Copy out the lines of the records below, and only those lines, from the one with "What bpy script" through the one with "with sliding cheeks.", exactly as they appear.

- Items -
++++

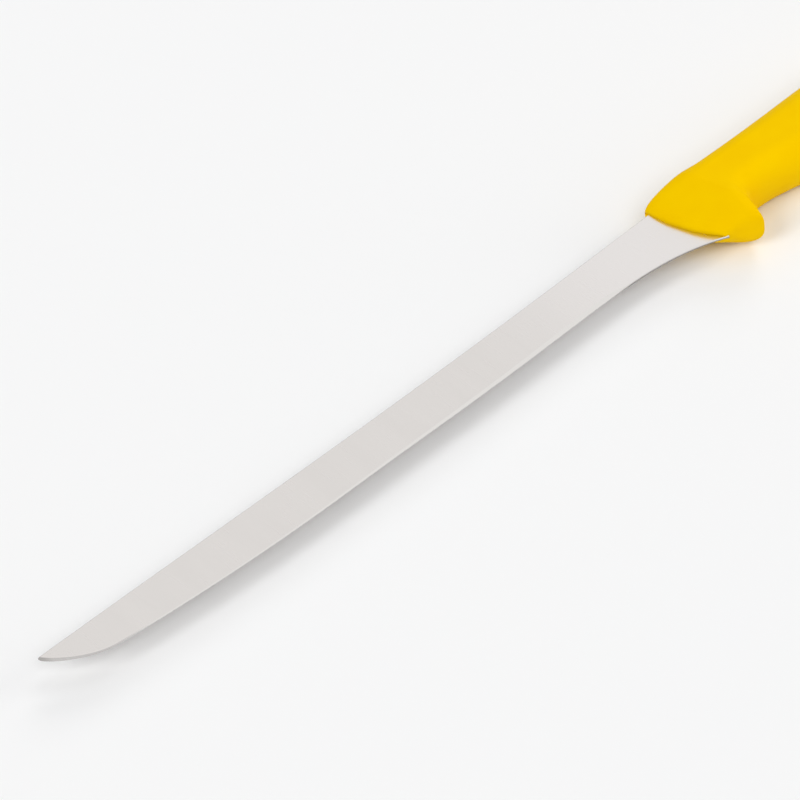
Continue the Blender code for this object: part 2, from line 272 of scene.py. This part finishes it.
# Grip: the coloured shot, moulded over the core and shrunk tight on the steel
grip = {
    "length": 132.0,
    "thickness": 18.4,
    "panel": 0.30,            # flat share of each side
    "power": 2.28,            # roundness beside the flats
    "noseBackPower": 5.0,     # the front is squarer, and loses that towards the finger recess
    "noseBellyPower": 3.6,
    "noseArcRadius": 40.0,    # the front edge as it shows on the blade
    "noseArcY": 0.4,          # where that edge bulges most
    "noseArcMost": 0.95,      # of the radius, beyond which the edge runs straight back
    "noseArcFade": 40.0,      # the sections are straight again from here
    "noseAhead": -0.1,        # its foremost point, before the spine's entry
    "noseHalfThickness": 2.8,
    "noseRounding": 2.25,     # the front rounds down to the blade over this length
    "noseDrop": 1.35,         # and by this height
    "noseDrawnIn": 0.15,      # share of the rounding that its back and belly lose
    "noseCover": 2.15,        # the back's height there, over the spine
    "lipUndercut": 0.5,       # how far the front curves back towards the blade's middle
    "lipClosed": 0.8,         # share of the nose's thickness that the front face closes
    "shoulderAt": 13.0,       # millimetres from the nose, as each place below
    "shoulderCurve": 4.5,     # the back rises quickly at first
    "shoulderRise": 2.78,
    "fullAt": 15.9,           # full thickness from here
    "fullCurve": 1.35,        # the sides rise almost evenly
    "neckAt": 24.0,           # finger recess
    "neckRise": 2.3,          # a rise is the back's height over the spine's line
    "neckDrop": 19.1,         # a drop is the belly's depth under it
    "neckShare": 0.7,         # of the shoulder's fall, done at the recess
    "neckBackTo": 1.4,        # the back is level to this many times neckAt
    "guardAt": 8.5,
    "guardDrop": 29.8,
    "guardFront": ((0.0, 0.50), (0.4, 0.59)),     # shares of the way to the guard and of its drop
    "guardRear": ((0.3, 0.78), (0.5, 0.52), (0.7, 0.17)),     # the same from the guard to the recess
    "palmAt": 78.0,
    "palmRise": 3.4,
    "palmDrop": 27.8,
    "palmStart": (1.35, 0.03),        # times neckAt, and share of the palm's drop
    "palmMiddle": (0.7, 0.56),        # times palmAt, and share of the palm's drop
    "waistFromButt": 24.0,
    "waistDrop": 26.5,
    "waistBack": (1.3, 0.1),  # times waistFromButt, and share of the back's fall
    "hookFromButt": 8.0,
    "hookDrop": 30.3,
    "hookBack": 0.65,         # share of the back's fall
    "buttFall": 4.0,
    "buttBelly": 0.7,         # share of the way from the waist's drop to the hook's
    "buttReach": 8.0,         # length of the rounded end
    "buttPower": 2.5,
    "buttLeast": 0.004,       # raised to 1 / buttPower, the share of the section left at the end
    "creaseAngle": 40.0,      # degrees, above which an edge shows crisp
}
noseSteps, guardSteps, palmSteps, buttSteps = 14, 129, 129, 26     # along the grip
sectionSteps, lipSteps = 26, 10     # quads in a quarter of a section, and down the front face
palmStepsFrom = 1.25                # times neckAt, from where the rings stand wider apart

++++

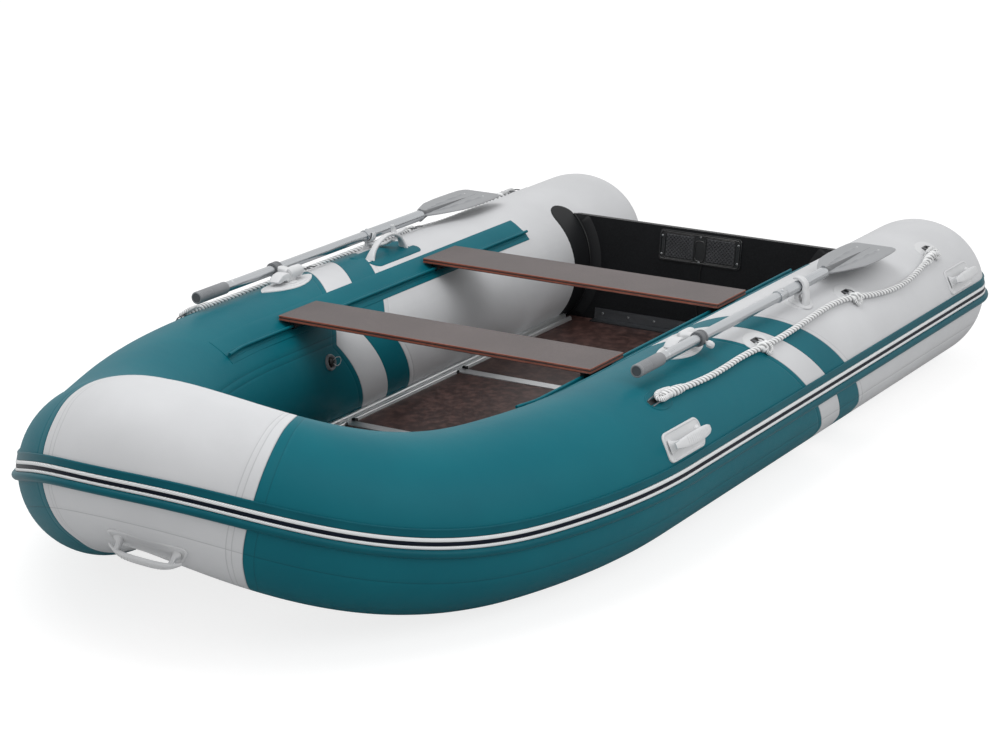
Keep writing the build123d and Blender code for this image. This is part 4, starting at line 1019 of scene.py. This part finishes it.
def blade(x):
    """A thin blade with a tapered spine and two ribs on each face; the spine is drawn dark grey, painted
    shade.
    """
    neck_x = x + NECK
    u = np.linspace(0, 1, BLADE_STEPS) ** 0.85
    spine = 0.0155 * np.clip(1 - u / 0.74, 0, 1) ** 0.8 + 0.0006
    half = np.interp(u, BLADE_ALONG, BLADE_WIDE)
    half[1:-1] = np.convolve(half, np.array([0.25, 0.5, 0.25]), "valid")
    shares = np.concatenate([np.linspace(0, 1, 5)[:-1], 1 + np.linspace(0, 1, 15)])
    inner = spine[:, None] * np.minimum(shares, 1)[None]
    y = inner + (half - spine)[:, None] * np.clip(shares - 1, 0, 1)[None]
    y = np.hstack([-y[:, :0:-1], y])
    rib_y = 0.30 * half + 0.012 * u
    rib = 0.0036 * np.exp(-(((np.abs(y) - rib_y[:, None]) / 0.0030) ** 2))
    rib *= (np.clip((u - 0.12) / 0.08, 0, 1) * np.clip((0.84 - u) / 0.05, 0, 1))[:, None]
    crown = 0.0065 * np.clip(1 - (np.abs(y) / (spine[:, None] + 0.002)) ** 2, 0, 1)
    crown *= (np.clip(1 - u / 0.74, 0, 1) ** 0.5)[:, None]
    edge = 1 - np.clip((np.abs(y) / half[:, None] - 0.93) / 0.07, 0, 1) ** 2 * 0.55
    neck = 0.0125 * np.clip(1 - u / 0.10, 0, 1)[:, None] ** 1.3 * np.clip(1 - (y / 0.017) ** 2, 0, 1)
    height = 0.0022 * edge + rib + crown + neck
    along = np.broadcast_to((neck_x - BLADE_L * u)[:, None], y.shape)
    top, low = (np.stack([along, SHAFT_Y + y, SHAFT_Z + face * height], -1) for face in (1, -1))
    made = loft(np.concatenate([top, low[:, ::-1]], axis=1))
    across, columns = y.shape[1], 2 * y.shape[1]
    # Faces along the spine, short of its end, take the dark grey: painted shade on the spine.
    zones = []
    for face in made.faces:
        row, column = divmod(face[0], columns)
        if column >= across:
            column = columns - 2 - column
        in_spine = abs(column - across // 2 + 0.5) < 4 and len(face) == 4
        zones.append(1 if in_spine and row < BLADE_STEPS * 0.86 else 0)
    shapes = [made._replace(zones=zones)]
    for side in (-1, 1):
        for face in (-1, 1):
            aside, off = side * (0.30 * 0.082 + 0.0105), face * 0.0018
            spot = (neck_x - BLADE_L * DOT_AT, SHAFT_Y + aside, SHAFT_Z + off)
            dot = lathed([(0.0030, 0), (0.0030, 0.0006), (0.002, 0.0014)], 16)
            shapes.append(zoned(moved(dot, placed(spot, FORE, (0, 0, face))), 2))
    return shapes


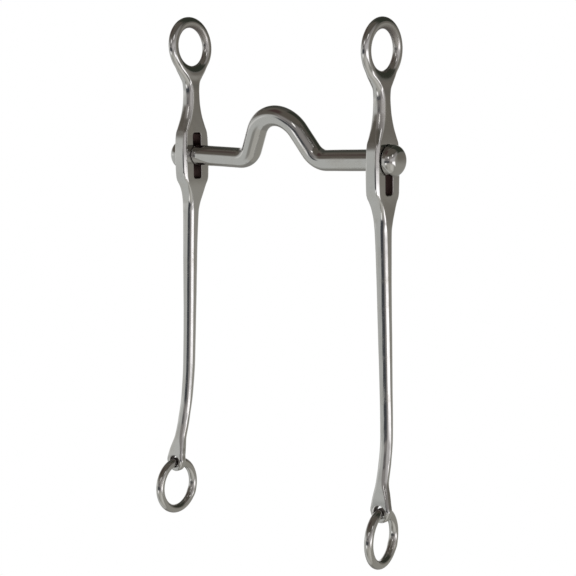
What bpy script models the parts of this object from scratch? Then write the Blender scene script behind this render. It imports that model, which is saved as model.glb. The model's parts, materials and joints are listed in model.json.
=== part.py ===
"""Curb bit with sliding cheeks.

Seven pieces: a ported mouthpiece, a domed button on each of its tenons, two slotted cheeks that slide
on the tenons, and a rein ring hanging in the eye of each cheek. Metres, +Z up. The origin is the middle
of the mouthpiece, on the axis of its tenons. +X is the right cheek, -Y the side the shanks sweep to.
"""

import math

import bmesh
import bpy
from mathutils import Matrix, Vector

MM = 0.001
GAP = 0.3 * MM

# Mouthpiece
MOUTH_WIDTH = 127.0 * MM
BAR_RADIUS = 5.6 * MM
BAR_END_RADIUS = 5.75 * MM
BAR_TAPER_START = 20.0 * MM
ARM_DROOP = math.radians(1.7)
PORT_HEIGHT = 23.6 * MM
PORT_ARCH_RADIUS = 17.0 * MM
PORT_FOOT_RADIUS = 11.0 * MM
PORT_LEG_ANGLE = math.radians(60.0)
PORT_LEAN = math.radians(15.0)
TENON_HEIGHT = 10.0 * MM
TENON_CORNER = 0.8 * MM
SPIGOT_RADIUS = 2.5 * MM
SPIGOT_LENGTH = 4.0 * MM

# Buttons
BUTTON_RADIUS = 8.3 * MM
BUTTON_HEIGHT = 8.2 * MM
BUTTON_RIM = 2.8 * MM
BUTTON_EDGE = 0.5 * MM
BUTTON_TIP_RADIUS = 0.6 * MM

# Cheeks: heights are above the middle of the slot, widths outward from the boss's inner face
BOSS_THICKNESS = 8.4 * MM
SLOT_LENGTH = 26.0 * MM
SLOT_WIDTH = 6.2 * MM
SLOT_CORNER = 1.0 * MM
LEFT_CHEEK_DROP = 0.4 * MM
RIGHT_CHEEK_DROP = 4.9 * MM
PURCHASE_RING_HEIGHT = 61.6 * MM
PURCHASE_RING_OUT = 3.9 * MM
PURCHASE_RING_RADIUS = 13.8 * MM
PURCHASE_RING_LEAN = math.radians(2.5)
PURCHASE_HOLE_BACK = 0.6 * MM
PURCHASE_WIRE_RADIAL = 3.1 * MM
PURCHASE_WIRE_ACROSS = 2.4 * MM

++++

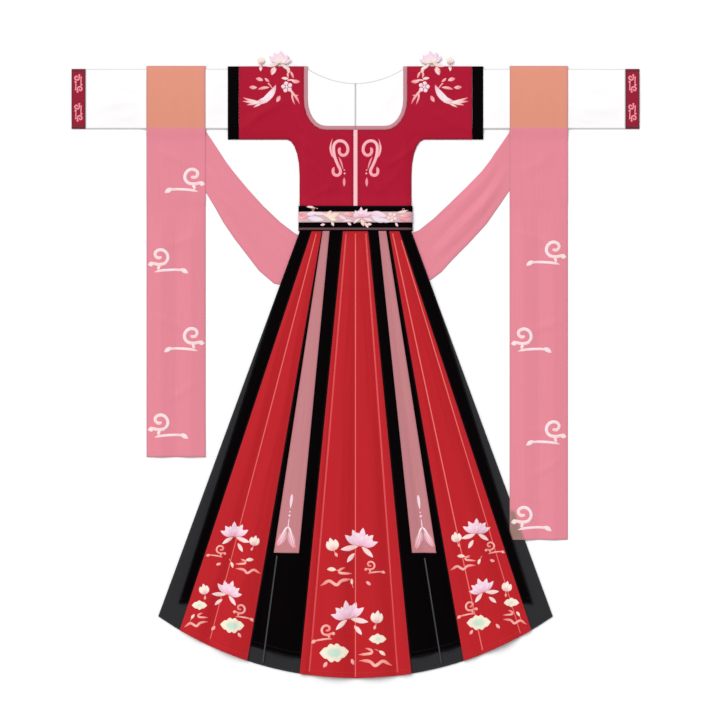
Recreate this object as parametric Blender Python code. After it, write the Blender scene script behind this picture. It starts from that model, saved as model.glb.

++++

- Written answer -
What bpy script models the parts of this object from scratch? Then write the Blender scene script behind this render. It imports that model, which is saved as model.glb. The model's parts, materials and joints are listed in model.json.
=== part.py ===
"""Curb bit with sliding cheeks.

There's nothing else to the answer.